Nintendo hates it's customers. Loves to sue because you emulated a game you can't buy. Did you make a YouTube video and the games music played, that's their video now! Here's a crappy subscription were going to tie services to, but cloud saves... Nah. Discounts... Ha, no. (Meanwhile, Stream exists). Oh and they'll fight tooth and nail to not have to do warranty work (joycon drift for example).
Far less of the first party games are actually good. And any game that's multiplatform is better on anything that's not a Nintendo device. BotW was at best a 7/10, but the zealot fans sent death threats because it didn't get a perfect score. And the latest entry, looks like they yet again couldn't come up with real content so they did the classic fallback of 'have the player make their own fun'.
Oh and the Pokemon games are garbage.
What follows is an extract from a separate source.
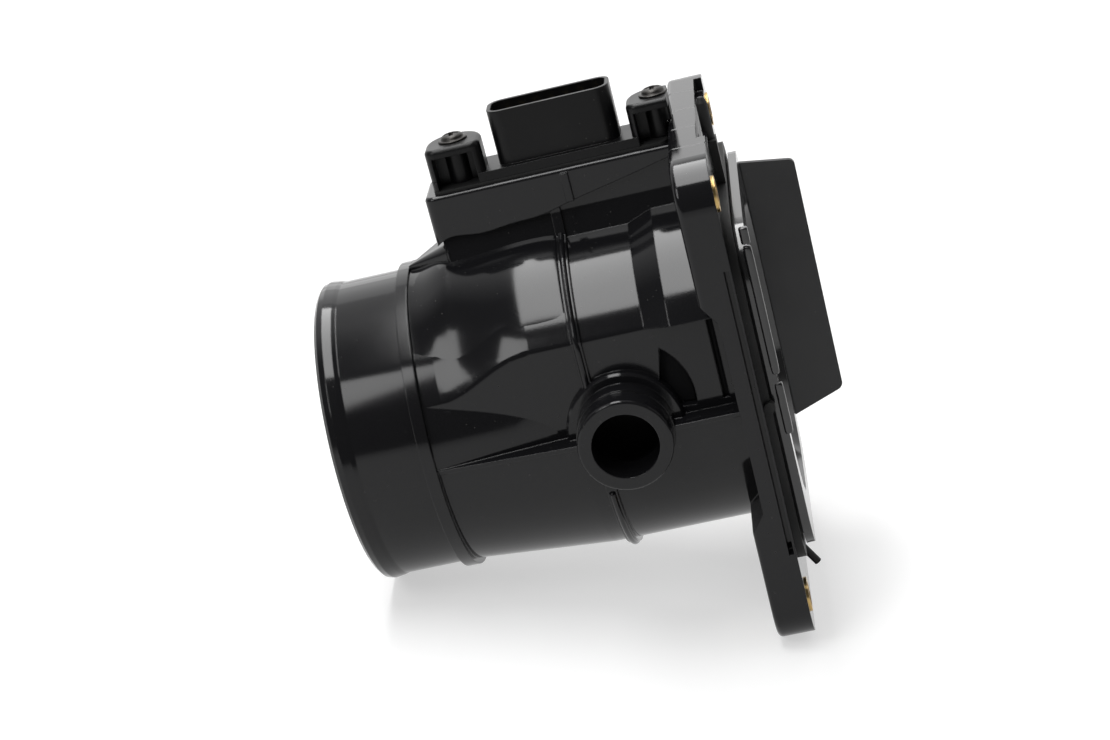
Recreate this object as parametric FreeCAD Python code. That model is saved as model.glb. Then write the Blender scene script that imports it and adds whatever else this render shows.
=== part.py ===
import FreeCAD, Part
import math
import os
from FreeCAD import Vector

os.makedirs("parts", exist_ok=True)

# Frame: origin on the duct axis at the flange's sealing face, +X towards the inlet, +Z up to the
# connector, -Y towards the hose nipple. Lengths in millimetres, angles in degrees.

# Duct
outlet_d = 80.0
outlet_x = -109.5
bead_h = 0.7
bead_w = 6.0
stop_ring_x = -85.5
stop_ring_w = 3.2
stop_ring_h = 1.6
duct_wall = 3.2
roof_r = 44.0
roof_swell_x0 = -79.0
roof_swell_x1 = -54.0
belly_r = 43.0
belly_x = -47.0
flat_y = 36.6
flat_x = -51.6
flat_edge = 2.5
body_rib_x = -42.0
body_rib_w = 2.6
body_rib_h = 1.2
collar_x = -24.7
collar_slope = 6.5
collar_rise = 2.2
collar_low_z = 24.2
parting_lip_t = 1.2
parting_lip_h = 0.4

# Flange
flange_w = 98.0
flange_h = 130.0
flange_corner = 11.5
ear_t = 9.5
web_t = 5.8
web_half = 31.0
web_round = 5.0
ear_slope_0 = 1.4
ear_slope_1 = 2.6
ear_edge = 1.4
hole_edge = 10.0
bushing_d = 9.0
bushing_bore_d = 6.5
bushing_stand = 0.5
edge_slot_w = 1.3
edge_slot_x = -1.2
edge_slot_len = 77.0
edge_slot_depth = 4.0
notch_depth = 2.1
notch_drop = 3.6
notch_y0 = -22.0
notch_y1 = 35.0

# Mouth, where the straightener sits
mouth_half_y = 33.6
mouth_half_z = 37.0
mouth_corner = 24.0
seat_gap = 0.15

# Hose nipple on the near side
nipple_x = -34.9
nipple_d = 24.0
nipple_bore_d = 17.0
nipple_tip_y = -50.0
nipple_edge = 0.8
nipple_root_d = 24.8
nipple_seat_len = 5.6
nipple_collar_d = 30.0
nipple_collar_h = 2.3
nipple_collar_edge = 0.6

# Recess and pad on the near side
pocket_x0 = -25.5
pocket_x1 = -16.2
pocket_z0 = 2.5
pocket_z1 = 18.5
pocket_lean = 3.2
pocket_drop = 0.8
pocket_belly_x = -17.4
pocket_belly_z = 12.0
side_recess_depth = 2.6
groove_x = -8.6
groove_w = 1.6
groove_depth = 1.4
groove_z0 = 2.0
groove_z1 = 24.0

# Platform that carries the sensor module
platform_x0 = -74.0
platform_half = 8.7
platform_top = 61.0
platform_foot = 34.0
platform_corner = 2.3
platform_edge = 1.0
platform_drop = 13.4
# The platform's lower edge: share of its length, share of the greatest drop below its top
platform_low_edge = ((0.0, 1.0), (0.055, 0.84), (0.165, 0.88), (0.3, 0.83), (0.41, 0.8),
                     (0.51, 0.69), (0.585, 0.6), (0.76, 0.42), (0.91, 0.25), (1.0, 0.16))
platform_rib_x = -37.5
platform_rib_w = 2.0
platform_rib_h = 1.0
platform_rib_drop = 8.6
neck_half = 6.9
neck_z = 50.0
neck_spread = 0.27

# Sensor module head
screw_x0 = -64.0
screw_x1 = -11.3
head_half = 7.2
head_t = 2.5
head_corner = 2.0
post_half = 7.3
post_h = 11.6
post_corner = 2.5
post_rim = 1.2
post_wall = 1.6
post_side_wall = 2.3
post_window_y = -1.5
post_boss_d = 6.4
post_end_x = -8.0
post_foot_end_x = -10.0
post_ear_gap = 0.5
seal_t = 0.8

# Connector shell
socket_x0 = -53.5
socket_x1 = -21.6
socket_y0 = -5.2
socket_y1 = 6.4
socket_top = 78.5
socket_wall = 1.0
socket_corner = 3.7
socket_floor = 2.0
terminal_count = 7
terminal_pitch = 3.9
terminal_w = 0.9
terminal_t = 0.7
terminal_rise = 9.0
terminal_edge = 0.2

# Screws and their threaded inserts
screw_d = 4.0
screw_hole_gap = 0.2
screw_head_d = 6.0
screw_head_h = 1.3
screw_head_edge = 0.6
screw_washer_d = 7.6
screw_washer_t = 0.5
screw_recess_d = 3.2
screw_recess_depth = 0.9
screw_end_gap = 1.0
insert_d = 6.0
insert_len = 9.0
thread_gap = 0.1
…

Every main line game since going 3d has been shit and a waste of money. There been no actual development, it's the same white bread game it's been since the 90s. Sorry, the older games were better, they had villains and rivals. Now it's what, disgruntled emo kids and an overly attached forced friend.
Frequent deep game sales are disrespectful to the customers because you either need to time your purchases or pay way more than the game "actually" sells for, and the gamer attitude of "I only buy games on sale" is both enabling this and disrespectful to game developers who charge a reasonable amount for their game.
Gaming has been actually dead for almost 10 years.
Occasionally the body twitches, but virtually all of my purchases in the last long time are just catching up with all the great things created before the collapse.
The Apple II is still the most fun I've ever had playing games. Even now, I will regularly go back and play games like Snake Byte and Swashbuckler in an emulator.
Witcher 2 was more fun than Witcher 3. There, I said it.
Idk, just something about the super clunky controls and dated graphics (I played it about 4 years ago) made it extremely lovable. Witcher 3 had so much to do that I never got fully into the main story line. I'm probably an idiot though.